En application de l'article 1315 du Code civil, le demandeur doit démontrer une faute, un préjudice et un lien de causalité entre la faute et le préjudice subi.
En l'espèce, si la société Créabois avait l'obligation de souscrire une assurance en garantie décennale, en toute hypothèse, cette assurance n'aurait pas garanti les préjudices subis par Monsieur Y..., la destruction du hangar ayant eu lieu avant réception de l'ouvrage.
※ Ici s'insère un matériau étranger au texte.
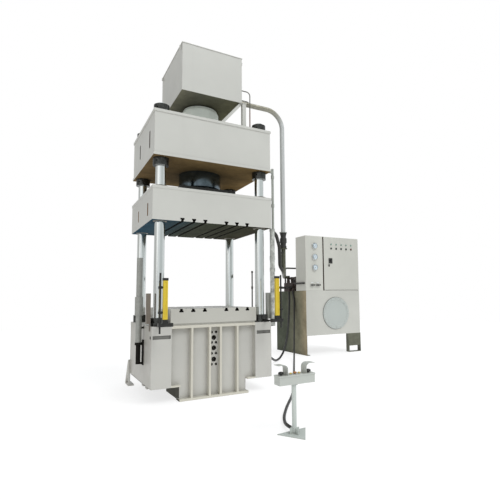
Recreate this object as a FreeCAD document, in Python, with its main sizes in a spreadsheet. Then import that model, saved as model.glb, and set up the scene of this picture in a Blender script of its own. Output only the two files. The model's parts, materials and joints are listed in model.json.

En conséquence, Monsieur Y... sera débouté de sa demande à l'encontre de Monsieur X... es qualité de dirigeant de la société Créabois (jugement dont appel, p. 5) ;
Alors que l'objet du litige est déterminé par les prétentions respectives des parties ; que dans ses conclusions d'appel, M. Y... ne reprochait pas à M. X... de n'avoir pas souscrit pour le compte de la société dont il était le dirigeant une assurance garantissant sa responsabilité décennale, mais, s'il s'avérait que la société Axa ne devait pas sa garantie, d'avoir fait réaliser des travaux pour lesquels la société Créabois n'était pas assurée au titre d'une assurance de responsabilité civile couvrant les préjudices causés aux tiers, avant ou après réception, contrairement à ce que laissait accroire une attestation qu'il lui avait remise ; de sorte qu'en statuant comme elle l'a fait, la cour d'appel a méconnu les termes du litige et a violé l'article 4 du code de procédure civile.